Head: Don’t bring phone to school
Pupils would race to school office and then it was ping, ping, ping!
Friday, 23rd January — By Daisy Clague

Tracy Lane, deputy head at Christ the King in Finsbury Park
A SCHOOL has become one of the first primaries in Islington to completely ban mobile phones on-site after a spate of muggings targeting children on their way to and from school.
Pupils at Christ the King in Tollington Park, Finsbury Park, would race through the corridors desperate to collect their phones from the school office after class and walk home glued to their screens.
But a new rule introduced in September says that children must leave their phones at home – and it has “changed the culture of the school”, deputy headteacher Tracy Lane told the Tribune this week.
Ms Lane said: “We used to have children running to the school office to get their phones at the end of the day. They would switch them on and they’d be ‘ping ping ping ping’, and then they were straight on social media, snap-chatting each other out of the school gates.
“And they weren’t being safe at all – they were immediately walking down the road looking at the phones, not paying attention to their surroundings.”
Ms Lane also told how the move to ban phones altogether was triggered by police reports of a significant increase in thefts targeting children in the area. Almost all pupils in Years 3 to 6, and many in younger years, have smartphones and use social media, added the deputy head, whose positive verdict on Christ the King’s new policy followed an announcement this week that schools are “expected” – though not obliged – to be “phone-free by default”.
Most schools use a system where phones are handed in at an office each day, rather than a rule not to bring them in at all.
Meanwhile, the government is under pressure from the House of Lords, Labour MPs and Conservative Party to follow Australia’s example in banning social media for under-16s.
Ms Lane said: “We have found improved behaviour, especially in Key Stage 2. Children are not standing outside the gates sending messages before school, they’re coming straight in, which is safer.
“They’re leaving school more focused, taking notice of the surroundings, and actually talking to each other as they leave.
“There has also be a significant reduction in phone-related incidents.”
These “incidents” are often the normal tiffs and dramas between primary school children, distorted and amplified on the social media platforms where they communicate – Tiktok, Roblox, Snapchat and Instagram.
“I think with children, they don’t understand the implications of saying something unkind if they don’t see someone’s physical reaction to it,” Ms Lane said.
“It’s that separation from the human connection. And they don’t understand that once you say something online it is always going to be there.”

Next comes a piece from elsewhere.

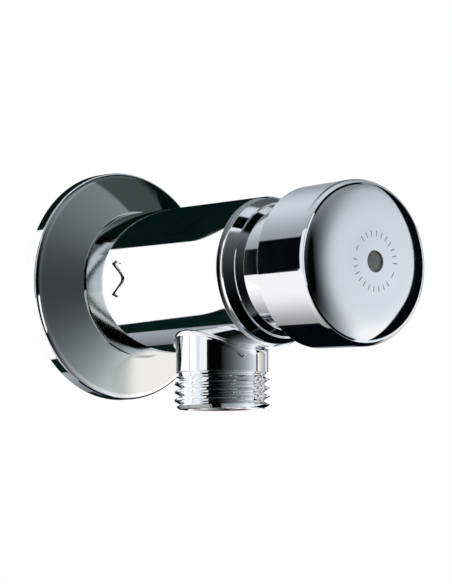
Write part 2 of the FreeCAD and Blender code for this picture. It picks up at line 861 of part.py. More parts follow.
def make_push_button():
    """The chromed cap: a crowned face, a round shoulder, a skirt and a boss for the stem."""
    body = new_body("push_button")
    turn_about_axis(body, "button_turned", [
        ("button_rear", "button_bore"),
        ("button_rear", "button_radius - edge_break"),
        ("button_rear + edge_break", "button_radius"),
        ("button_edge", "button_face_radius", "dome"),
        ("button_front", "0"),
        ("boss_rear", "0"),
        ("boss_rear", "boss_radius"),
        ("button_inside", "boss_radius"),
        ("button_inside", "button_bore"),
    ])
    round_edges(body, "button_shoulder", "button_round",
                lambda edge: is_circle_at(edge, "button_edge", "button_face_radius"))
    turn_about_axis(body, "button_bores", [
        ("boss_rear - cut_over", "0"),
        ("boss_rear - cut_over", "spigot_radius"),
        ("grub_rear", "spigot_radius"),
        ("grub_rear", "grub_radius"),
        ("plug_rear", "grub_radius"),
        ("plug_rear", "plug_radius"),
        ("button_front + cut_over", "plug_radius"),
        ("button_front + cut_over", "0"),
    ], kind="Groove")
    return body


def make_button_screw():
    """The headless screw that locks the button on the stem, with a hexagon socket."""
    body = turned("button_screw", [
        ("grub_rear", "0"),
        ("grub_rear", "grub_radius - edge_break"),
        ("grub_rear + edge_break", "grub_radius"),
        ("grub_front - edge_break", "grub_radius"),
        ("grub_front", "grub_radius - edge_break"),
        ("grub_front", "0"),
    ])
    row_of_cuts(body, "screw_socket", "grub_front", "grub_length", 1, hexagon("socket_radius"))
    return body


def make_button_plug():
    """The small dished plug over the screw, in the middle of the button's face."""
    return turned("button_plug", [
        ("plug_rear", "0"),
        ("plug_rear", "plug_radius - run_gap"),
        ("plug_front", "plug_radius - run_gap", "dome"),
        ("plug_front - plug_sink / 2", "0"),
    ])


def helix_point(turns, rises):
    """A point of the spring's line and the way that it runs there."""
    angle = 2 * math.pi * turns
    whole = min(int(turns), len(rises) - 1)
    part_turn = turns - whole
    height = sum(rises[:whole]) + rises[whole] * part_turn
    radius = number("spring_radius")
    point = Vector(radius * math.cos(angle), -height, radius * math.sin(angle))
    slope = rises[whole] / (2 * math.pi)
    way = Vector(-radius * math.sin(angle), -slope, radius * math.cos(angle))
    return point, way.normalize()


def arc_from(start, way, end):
    """The arc that leaves start along way and ends at end."""
    chord = end - start
    side = way - chord * (way.dot(chord) / chord.dot(chord))
    lean = way.getAngle(chord)
    middle = (start + end) * 0.5 + side.normalize() * (chord.Length / 2 * math.tan(lean / 2))
    return Part.Arc(start, middle, end).toShape()


def biarc(start, way_out, end, way_in):
    """Two arcs that meet smoothly, from one point and direction to another."""
    chord = end - start
    both = way_out + way_in
    spread = 2 * (1 - way_out.dot(way_in))
    reach = (math.sqrt(chord.dot(both) ** 2 + spread * chord.dot(chord)) - chord.dot(both)) / spread
    joint = (start + end + (way_out - way_in) * reach) * 0.5
    turned_back = arc_from(end, way_in * -1, joint)
    return [arc_from(start, way_out, joint), Part.Wire(turned_back).Edges[0]]


def make_return_spring():
    """A wound spring from the bonnet's floor to the button's floor: one unbroken wire."""
    wire = number("spring_wire")
    room = number("button_inside - web_front - spring_wire - 2 * spring_seat_gap")
    end_rise = wire + number("spring_end_gap")
    middle_curls = SPRING_CURLS - 2 * END_CURLS
    rise = (room - 2 * END_CURLS * end_rise) / middle_curls
    rises = [end_rise] * END_CURLS + [rise] * middle_curls + [end_rise] * END_CURLS
    quarters = 4 * SPRING_CURLS
    stations = [helix_point(i / 4, rises) for i in range(quarters + 1)]
    edges = []
    for first, last in zip(stations, stations[1:]):
        edges += biarc(first[0], first[1], last[0], last[1])
    start, way = stations[0]
    path = Part.Wire(Part.__sortEdges__(edges))
    section = Part.Wire(Part.Circle(start, way, wire / 2).toShape())
    shell = Part.BRepOffsetAPI.MakePipeShell(path)
    shell.add(section)
    if not shell.isReady():
        raise RuntimeError("the spring's wire has no sweep")
    shell.build()
    shell.makeSolid()
    points = [helix_point(i / 24, rises)[0] for i in range(24 * SPRING_CURLS + 1)]
    gaps = [(p - q).Length for i, p in enumerate(points) for q in points[i + 12:]]
    print("spring: least gap between curls %.2f mm" % (min(gaps) - wire))
    spring = doc.addObject("Part::Feature", "return_spring")
    spring.Label = "return_spring"
    spring.Shape = shell.shape()
    floor = number("web_front + spring_seat_gap + spring_wire / 2")
    spring.Placement = FreeCAD.Placement(Vector(0, -floor, 0), Rotation())
    return spring


def make_seal_rings():
    """The rubber rings of round section."""
    seal_radius = "chamber_radius - ring_cord / 2 + ring_squeeze / 2"
    return [
        ring("regulator_ring", "regulator_front - regulator_base - ring_cord / 2 - run_gap",
             "holes_place", "ring_cord"),
        ring("barrel_seal_rear", "rear_groove + ring_groove / 2", seal_radius, "ring_cord - ring_squeeze"),
        ring("barrel_seal_front", "front_groove + ring_groove / 2", seal_radius, "ring_cord - ring_squeeze"),
        ring("bonnet_seal", "body_front - seal_cord / 2", "bonnet_thread + seal_cord / 2", "seal_cord"),
        ring("stem_seal", "packing_floor + stem_ring_cord / 2 + run_gap",
             "guide_radius + stem_ring_cord / 2", "stem_ring_cord"),
    ]


PIECES = [
    make_wall_plate(),
    make_valve_body(),
    make_inlet_strainer(),
    make_flow_regulator(),
    make_cartridge_barrel(),
    make_seat_ring(),
    make_guide_bush(),
    make_bonnet(),
    make_gland_washer(),
    make_gland_nut(),
    make_return_spring(),
    make_timing_piston(),
    make_piston_lip_seal(),
    make_bleed_pin(),
    make_stem(),
    make_piston_clip(),
    make_valve_disc(),
    make_disc_carrier(),
    make_disc_screw(),
    make_push_button(),
    make_button_screw(),
    make_button_plug(),
] + make_seal_rings()

doc.recompute()

# Nothing is written unless every object is sound
for item in doc.Objects:
    if "Invalid" in item.State or "Error" in item.State:
        raise RuntimeError("%s could not be built" % item.Name)
for piece in PIECES:
    if piece.Shape.isNull() or not piece.Shape.isValid() or len(piece.Shape.Solids) != 1:
        raise RuntimeError("%s is not one sound solid" % piece.Label)

os.makedirs("parts", exist_ok=True)
for piece in PIECES:
    piece.Shape.exportStep("parts/%s.step" % piece.Label)
    print("%-18s %9.1f mm3" % (piece.Label, piece.Shape.Volume))
print("%d pieces" % len(PIECES))
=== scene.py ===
import json
import math

import bpy
from bpy.props import FloatProperty, FloatVectorProperty, IntProperty, PointerProperty
from mathutils import Matrix, Vector

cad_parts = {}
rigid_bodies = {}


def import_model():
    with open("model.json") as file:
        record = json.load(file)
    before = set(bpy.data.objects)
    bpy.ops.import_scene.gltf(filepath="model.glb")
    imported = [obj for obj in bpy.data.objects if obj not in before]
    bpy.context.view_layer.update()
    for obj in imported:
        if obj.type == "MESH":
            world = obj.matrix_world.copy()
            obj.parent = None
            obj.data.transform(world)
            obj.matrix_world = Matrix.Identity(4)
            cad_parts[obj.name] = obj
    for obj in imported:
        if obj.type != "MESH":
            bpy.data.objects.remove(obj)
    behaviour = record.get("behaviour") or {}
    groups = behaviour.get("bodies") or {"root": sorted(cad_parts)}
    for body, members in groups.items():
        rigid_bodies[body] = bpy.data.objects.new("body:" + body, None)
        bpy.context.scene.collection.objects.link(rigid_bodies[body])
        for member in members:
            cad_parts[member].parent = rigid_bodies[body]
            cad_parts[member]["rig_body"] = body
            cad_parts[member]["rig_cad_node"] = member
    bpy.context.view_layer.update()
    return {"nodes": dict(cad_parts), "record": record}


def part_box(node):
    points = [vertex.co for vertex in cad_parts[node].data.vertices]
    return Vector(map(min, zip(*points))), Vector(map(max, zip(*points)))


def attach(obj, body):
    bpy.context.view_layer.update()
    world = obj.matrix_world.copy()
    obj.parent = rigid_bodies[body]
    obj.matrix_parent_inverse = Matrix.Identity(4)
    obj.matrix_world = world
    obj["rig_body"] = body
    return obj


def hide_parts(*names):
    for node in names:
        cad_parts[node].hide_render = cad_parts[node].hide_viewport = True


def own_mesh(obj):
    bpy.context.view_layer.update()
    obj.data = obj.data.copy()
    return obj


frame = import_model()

bl_info = {
    "name": "Push button flush valve",
    "version": (1, 1, 0),
    "blender": (4, 5, 0),
    "location": "View3D > Sidebar > Valve",
    "description": "Dresses the packed flush valve: chrome pieces, threads, spring, finishes and studio",
    "category": "Object",
}

NODES = frame["nodes"]
MM = 0.001

# Sizes in millimetres. Places along the axis are counted from the wall towards the user.
PLATE_LOW, PLATE_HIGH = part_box("wall_plate")
BODY_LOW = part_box("valve_body")[0]
BUTTON_LOW, BUTTON_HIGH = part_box("push_button")
PLATE_FRONT = -PLATE_LOW.y / MM
BODY_FRONT = -BODY_LOW.y / MM
BUTTON_FRONT = -BUTTON_LOW.y / MM
BUTTON_REAR = -BUTTON_HIGH.y / MM
OUTLET = next(m for m in frame["record"]["mounts"] if m["name"] == "outlet")
OUTLET_PLACE = -OUTLET["pos_m"][1] / MM
OUTLET_DROP = -BODY_LOW.z / MM
BONNET_FLOOR = BODY_FRONT - 1.9
BUTTON_FLOOR = BUTTON_FRONT - 4.2
BUTTON_FLARE = 0.35
BUTTON_CROWN = 0.7
BUTTON_SHOULDER = 4.3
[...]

She added: “It’s easy for children to be exposed to things that are highly inappropriate with just a few clicks. The algorithms do not take into consideration who might be viewing this material.
“Social media is part of our culture, it has a place, but we need to be doing everything we can to protect children on these platforms and promoting that face-to-face communication without being behind a phone.”
For parents worried about their children travelling to school without a phone, Christ the King calls to let them know when they have arrived safely.
Junction Labour councillor and chair of governors at Christ the King James Potts told the Tribune: “I think children are safer walking home from school when they haven’t got an expensive phone shining out for people to steal.
“It has been generally a success thus far and I’m hoping it continues to be, and so is anything that improves the behaviour of children in class and fundamentally makes them safer while they’re walking to and from school.”
The long-term plan is for the school to be completely phone free, including for teachers and parents.
While each Islington school has its own phones policy, other London boroughs like Barnet and Ealing have broadly ruled that smartphones should not be allowed.
Elizabeth Garrett Anderson secondary school and Arts and Media School Islington both have a no-phone policy that uses “Yondr” – lockable pouches that let children keep phones on their person without being able to use them during the school day.
The charity Smartphone Free Childhood called this week’s government announcement about a possible social media ban and phone free schools its “most significant” yet.